(PROBLEM DESCRIPTION) Each line from the start of the data below through the one containing "return points - push[..., None]" must be reproduced exactly.

———

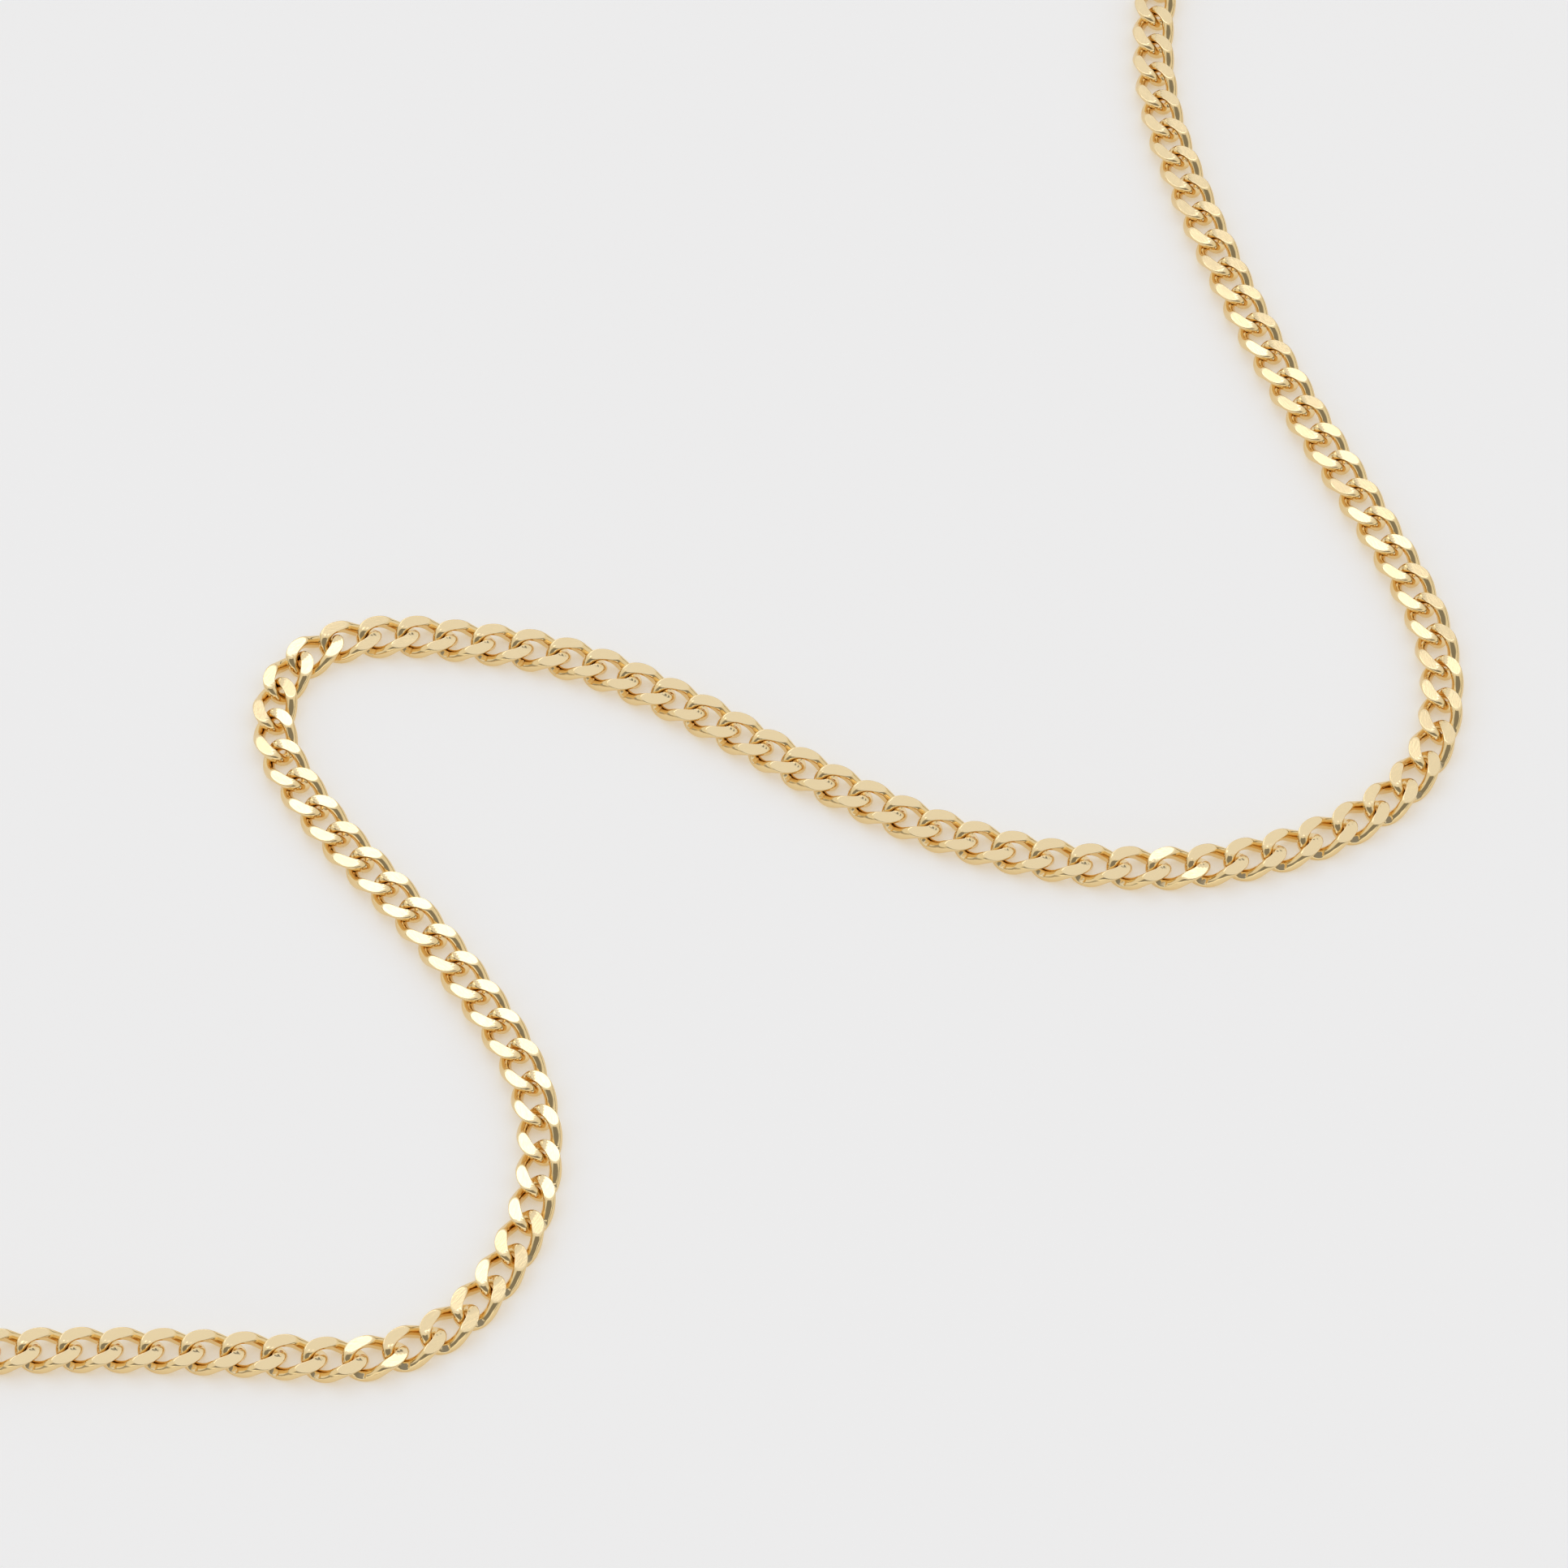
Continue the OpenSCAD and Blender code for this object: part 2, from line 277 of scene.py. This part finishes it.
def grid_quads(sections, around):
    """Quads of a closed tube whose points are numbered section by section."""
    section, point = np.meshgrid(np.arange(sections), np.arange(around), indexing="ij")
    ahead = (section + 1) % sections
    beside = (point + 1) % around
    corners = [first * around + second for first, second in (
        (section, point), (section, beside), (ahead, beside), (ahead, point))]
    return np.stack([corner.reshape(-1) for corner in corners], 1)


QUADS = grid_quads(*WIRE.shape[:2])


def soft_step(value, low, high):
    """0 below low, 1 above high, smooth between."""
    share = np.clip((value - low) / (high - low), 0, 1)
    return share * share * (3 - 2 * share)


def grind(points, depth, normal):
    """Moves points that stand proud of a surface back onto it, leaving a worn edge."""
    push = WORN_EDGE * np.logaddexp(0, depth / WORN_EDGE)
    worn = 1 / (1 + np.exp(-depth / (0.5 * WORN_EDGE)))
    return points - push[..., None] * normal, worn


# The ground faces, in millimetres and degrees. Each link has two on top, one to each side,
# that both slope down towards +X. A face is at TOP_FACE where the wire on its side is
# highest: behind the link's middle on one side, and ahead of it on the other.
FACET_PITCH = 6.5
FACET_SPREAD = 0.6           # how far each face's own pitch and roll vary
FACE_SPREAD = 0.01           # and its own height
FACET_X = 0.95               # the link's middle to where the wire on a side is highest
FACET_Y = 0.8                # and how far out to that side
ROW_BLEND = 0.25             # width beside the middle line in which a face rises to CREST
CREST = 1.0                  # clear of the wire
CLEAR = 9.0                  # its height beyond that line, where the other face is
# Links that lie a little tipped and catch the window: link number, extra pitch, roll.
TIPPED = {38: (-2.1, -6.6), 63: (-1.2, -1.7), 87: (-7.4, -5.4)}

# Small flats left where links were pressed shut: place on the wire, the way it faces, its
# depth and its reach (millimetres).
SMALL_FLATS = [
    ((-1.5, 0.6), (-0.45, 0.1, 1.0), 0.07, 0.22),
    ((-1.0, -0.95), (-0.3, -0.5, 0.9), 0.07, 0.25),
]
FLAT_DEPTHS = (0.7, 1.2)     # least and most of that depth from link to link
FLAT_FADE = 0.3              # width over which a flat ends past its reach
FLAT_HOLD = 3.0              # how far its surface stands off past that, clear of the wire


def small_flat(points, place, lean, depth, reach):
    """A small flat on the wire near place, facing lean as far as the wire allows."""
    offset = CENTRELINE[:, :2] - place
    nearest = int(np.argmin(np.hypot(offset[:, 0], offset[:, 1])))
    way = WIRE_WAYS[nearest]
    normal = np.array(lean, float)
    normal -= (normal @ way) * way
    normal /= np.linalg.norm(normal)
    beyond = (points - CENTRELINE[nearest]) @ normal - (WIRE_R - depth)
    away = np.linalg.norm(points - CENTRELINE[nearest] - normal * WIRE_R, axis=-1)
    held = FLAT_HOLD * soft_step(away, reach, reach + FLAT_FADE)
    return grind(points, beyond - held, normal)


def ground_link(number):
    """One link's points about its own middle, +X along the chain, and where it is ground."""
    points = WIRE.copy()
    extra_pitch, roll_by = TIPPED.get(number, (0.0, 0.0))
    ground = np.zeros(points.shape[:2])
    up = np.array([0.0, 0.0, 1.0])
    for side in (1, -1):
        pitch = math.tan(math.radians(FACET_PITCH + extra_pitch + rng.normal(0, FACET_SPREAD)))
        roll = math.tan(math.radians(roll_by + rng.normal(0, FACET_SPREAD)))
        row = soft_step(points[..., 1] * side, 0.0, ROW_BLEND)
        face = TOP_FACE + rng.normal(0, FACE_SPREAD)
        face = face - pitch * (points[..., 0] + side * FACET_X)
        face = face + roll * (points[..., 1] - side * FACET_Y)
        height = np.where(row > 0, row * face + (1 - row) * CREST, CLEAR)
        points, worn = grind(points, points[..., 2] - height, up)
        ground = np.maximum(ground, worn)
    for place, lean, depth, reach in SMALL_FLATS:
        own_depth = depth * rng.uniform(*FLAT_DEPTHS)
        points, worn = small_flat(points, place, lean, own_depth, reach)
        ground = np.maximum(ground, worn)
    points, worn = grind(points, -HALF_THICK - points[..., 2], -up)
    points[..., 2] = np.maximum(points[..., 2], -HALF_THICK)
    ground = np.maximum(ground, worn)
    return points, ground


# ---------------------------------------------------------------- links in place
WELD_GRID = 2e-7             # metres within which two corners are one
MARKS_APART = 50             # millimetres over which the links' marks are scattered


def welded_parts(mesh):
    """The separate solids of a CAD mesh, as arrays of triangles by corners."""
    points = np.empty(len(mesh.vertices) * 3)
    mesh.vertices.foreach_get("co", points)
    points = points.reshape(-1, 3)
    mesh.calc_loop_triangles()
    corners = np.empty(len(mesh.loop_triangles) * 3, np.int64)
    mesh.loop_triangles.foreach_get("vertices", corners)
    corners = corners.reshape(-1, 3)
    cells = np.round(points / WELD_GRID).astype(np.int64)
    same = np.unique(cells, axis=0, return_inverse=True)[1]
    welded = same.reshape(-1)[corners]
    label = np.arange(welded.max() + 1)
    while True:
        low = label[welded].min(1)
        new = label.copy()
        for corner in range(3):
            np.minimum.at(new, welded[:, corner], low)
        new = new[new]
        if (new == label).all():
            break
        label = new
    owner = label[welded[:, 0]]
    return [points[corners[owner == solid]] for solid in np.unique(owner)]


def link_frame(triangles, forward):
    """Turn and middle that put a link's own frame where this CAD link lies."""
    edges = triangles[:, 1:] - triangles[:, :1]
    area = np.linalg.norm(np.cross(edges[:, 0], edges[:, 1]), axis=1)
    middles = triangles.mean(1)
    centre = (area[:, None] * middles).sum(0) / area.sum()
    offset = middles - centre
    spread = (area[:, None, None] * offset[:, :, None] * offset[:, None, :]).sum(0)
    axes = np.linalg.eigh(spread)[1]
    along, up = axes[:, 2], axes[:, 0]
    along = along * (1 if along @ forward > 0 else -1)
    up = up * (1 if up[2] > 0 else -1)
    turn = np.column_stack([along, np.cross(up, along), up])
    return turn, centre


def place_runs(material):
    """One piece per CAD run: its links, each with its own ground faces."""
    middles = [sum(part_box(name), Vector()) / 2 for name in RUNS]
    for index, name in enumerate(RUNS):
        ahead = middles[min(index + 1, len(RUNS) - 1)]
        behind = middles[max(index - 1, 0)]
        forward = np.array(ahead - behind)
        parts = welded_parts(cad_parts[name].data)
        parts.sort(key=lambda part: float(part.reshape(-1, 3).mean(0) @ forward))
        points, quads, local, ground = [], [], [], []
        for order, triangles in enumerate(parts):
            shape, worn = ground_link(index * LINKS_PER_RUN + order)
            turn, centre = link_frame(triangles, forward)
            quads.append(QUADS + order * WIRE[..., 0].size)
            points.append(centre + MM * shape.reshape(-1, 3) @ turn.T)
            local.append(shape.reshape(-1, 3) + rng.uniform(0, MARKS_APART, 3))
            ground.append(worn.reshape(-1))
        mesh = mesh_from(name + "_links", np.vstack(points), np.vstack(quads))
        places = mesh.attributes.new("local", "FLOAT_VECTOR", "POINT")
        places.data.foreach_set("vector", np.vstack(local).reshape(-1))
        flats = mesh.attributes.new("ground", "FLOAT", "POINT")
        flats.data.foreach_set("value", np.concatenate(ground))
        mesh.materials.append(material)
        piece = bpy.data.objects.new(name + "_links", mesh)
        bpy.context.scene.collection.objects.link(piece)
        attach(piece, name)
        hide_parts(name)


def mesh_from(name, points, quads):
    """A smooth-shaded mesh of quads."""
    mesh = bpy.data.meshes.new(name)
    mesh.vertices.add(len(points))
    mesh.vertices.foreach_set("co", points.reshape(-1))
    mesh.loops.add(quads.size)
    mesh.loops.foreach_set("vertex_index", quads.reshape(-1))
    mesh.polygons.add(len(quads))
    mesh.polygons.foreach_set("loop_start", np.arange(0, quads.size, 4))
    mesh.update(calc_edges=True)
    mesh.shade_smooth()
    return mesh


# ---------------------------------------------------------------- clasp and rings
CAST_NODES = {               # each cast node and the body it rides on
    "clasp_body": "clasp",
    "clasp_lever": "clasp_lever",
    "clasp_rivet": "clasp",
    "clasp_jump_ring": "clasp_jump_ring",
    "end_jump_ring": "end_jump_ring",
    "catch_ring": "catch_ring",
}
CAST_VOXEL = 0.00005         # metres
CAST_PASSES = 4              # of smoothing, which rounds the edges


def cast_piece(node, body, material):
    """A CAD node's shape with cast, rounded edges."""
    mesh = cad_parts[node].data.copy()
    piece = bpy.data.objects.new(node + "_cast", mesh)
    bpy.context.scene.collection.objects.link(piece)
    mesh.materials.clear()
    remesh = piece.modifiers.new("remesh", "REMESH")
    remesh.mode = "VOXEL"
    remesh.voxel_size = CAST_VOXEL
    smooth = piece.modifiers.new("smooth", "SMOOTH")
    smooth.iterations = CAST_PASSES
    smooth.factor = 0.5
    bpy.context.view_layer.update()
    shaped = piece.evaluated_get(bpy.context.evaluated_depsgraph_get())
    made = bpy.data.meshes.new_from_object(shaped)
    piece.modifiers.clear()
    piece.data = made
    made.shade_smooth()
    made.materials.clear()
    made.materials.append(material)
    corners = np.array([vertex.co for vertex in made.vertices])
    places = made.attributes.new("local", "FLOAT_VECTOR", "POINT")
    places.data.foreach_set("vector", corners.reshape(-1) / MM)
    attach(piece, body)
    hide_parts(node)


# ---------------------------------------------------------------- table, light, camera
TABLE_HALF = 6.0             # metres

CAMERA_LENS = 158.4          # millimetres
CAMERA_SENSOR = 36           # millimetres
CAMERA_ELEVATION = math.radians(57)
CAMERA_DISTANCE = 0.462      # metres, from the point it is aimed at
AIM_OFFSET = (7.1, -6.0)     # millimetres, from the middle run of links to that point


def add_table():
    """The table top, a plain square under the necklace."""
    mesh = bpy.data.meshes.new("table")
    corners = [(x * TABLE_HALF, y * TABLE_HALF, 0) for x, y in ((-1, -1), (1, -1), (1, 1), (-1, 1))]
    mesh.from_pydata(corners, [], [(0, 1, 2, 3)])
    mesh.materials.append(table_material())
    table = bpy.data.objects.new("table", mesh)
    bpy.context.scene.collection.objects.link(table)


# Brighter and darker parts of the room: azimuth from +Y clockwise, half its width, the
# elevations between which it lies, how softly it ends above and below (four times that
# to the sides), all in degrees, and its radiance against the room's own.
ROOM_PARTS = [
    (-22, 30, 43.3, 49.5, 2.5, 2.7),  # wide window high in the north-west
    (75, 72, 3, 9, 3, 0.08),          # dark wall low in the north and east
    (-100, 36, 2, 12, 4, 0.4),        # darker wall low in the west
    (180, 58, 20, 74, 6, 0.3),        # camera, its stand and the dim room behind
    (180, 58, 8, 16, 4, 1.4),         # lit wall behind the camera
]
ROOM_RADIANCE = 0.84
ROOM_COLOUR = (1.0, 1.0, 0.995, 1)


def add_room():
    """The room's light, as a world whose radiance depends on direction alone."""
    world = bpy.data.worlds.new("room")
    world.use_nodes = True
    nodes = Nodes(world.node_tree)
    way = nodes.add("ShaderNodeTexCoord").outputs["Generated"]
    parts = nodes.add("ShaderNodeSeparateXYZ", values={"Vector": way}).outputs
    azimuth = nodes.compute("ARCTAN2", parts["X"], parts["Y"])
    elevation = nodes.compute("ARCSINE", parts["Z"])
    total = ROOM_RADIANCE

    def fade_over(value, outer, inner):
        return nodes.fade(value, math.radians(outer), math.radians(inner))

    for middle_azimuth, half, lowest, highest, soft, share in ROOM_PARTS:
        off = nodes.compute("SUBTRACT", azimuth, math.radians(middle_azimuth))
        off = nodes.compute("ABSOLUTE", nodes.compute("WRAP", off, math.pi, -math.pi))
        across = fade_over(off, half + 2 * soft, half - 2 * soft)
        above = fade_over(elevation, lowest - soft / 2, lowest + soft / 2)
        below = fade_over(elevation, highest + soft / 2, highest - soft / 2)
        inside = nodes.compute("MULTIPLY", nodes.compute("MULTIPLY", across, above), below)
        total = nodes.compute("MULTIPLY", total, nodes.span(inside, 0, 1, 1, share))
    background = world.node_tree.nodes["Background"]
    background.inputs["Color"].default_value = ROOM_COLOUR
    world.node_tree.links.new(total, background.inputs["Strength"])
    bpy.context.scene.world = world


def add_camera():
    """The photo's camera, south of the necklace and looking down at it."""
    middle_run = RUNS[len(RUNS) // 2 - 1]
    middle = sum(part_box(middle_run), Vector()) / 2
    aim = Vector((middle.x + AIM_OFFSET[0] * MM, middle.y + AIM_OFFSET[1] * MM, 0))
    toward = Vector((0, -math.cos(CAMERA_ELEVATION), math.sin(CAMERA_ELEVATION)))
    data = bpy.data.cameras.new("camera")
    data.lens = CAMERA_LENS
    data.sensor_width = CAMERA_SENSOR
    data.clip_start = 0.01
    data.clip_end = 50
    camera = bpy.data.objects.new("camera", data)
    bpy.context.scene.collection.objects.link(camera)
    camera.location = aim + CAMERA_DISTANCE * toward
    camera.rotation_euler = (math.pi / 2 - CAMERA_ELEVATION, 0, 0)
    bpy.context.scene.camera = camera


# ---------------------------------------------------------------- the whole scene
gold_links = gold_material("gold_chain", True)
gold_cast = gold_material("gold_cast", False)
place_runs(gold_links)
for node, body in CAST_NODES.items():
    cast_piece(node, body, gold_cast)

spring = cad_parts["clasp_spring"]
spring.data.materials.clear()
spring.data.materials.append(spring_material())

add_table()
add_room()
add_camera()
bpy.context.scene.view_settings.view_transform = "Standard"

———

(OUTPUT)
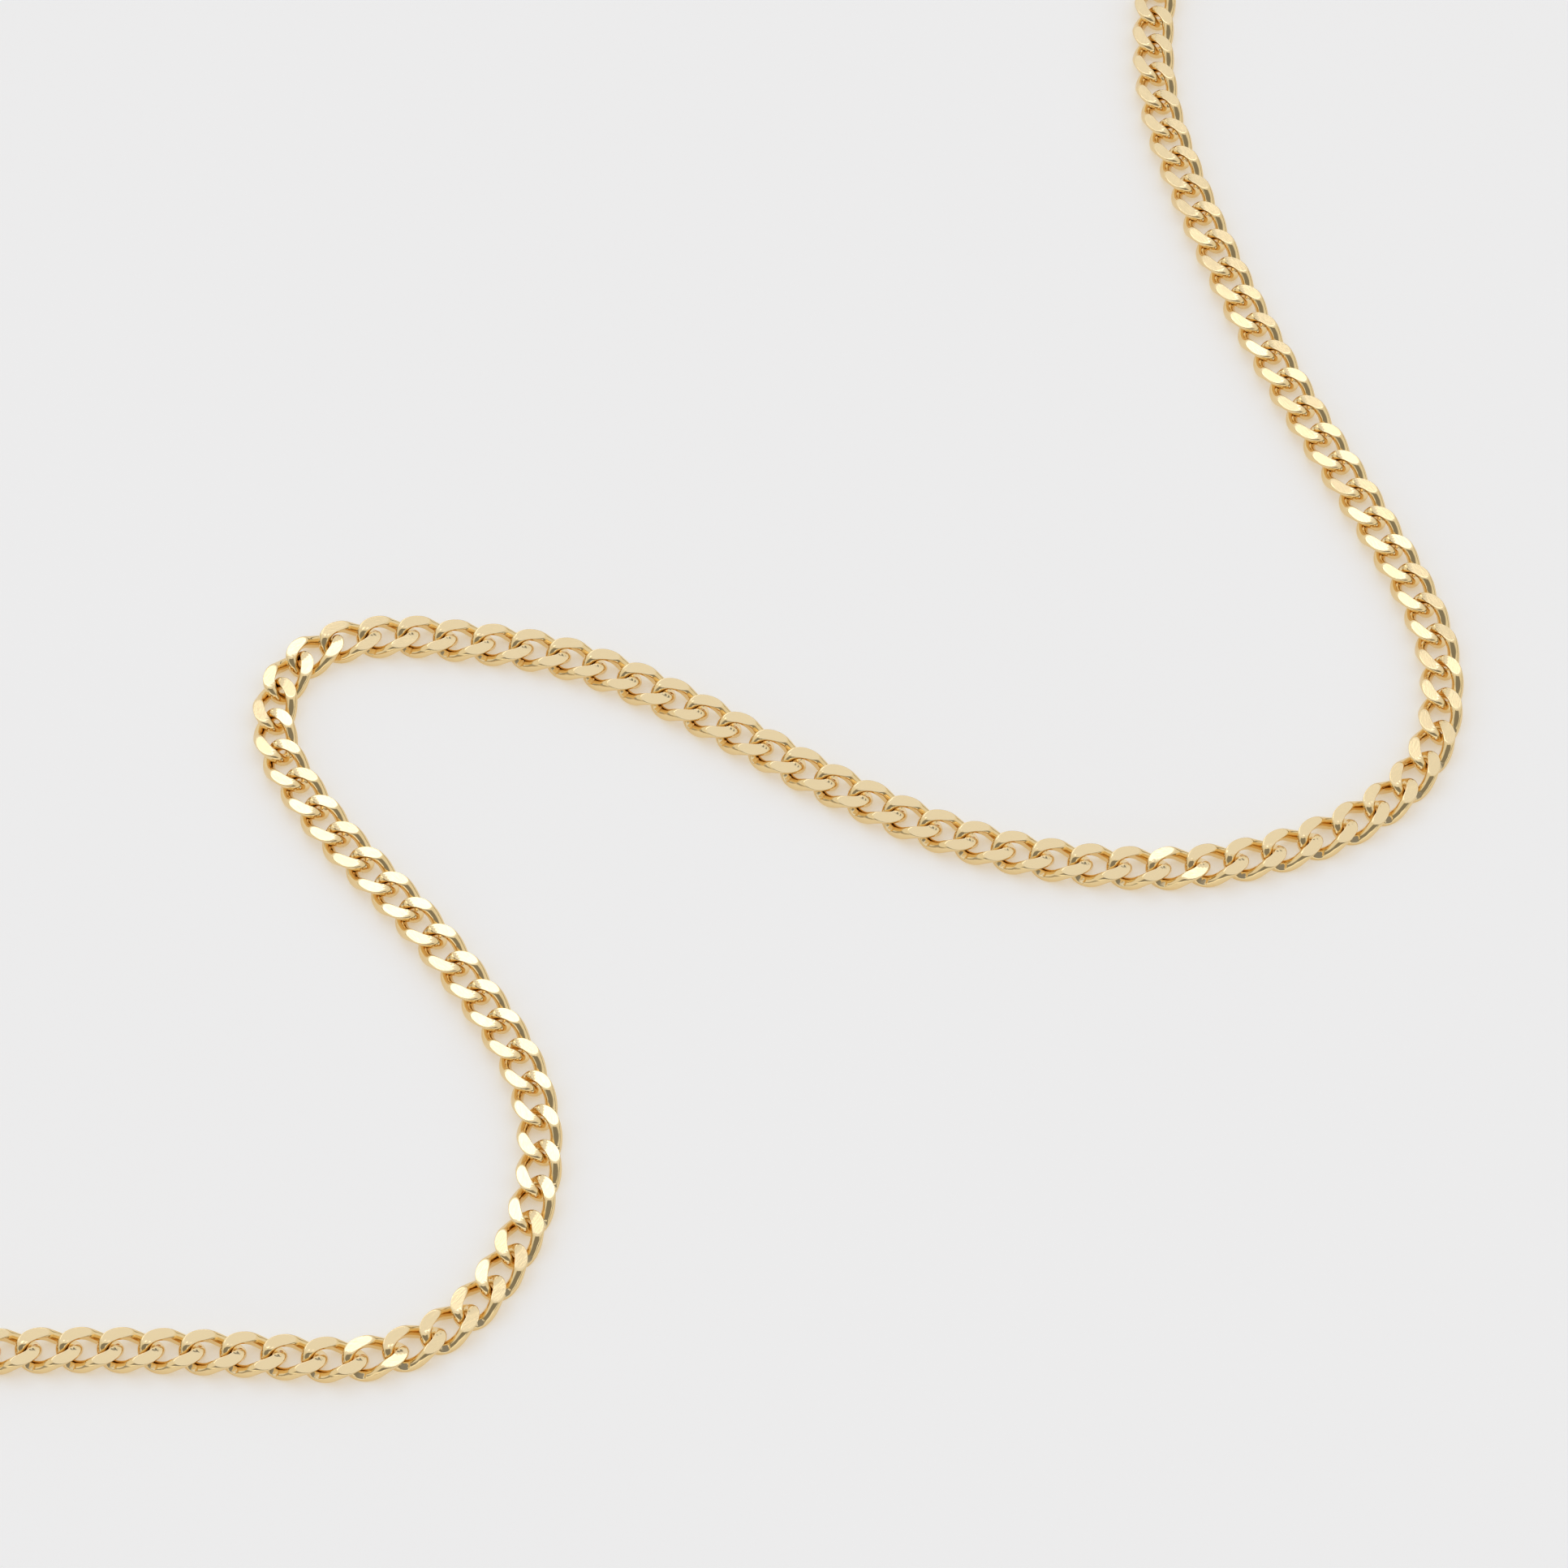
Continue the OpenSCAD and Blender code for this object: part 2, from line 277 of scene.py. This part finishes it.
def grid_quads(sections, around):
    """Quads of a closed tube whose points are numbered section by section."""
    section, point = np.meshgrid(np.arange(sections), np.arange(around), indexing="ij")
    ahead = (section + 1) % sections
    beside = (point + 1) % around
    corners = [first * around + second for first, second in (
        (section, point), (section, beside), (ahead, beside), (ahead, point))]
    return np.stack([corner.reshape(-1) for corner in corners], 1)


QUADS = grid_quads(*WIRE.shape[:2])


def soft_step(value, low, high):
    """0 below low, 1 above high, smooth between."""
    share = np.clip((value - low) / (high - low), 0, 1)
    return share * share * (3 - 2 * share)


def grind(points, depth, normal):
    """Moves points that stand proud of a surface back onto it, leaving a worn edge."""
    push = WORN_EDGE * np.logaddexp(0, depth / WORN_EDGE)
    worn = 1 / (1 + np.exp(-depth / (0.5 * WORN_EDGE)))
    return points - push[..., None] * normal, worn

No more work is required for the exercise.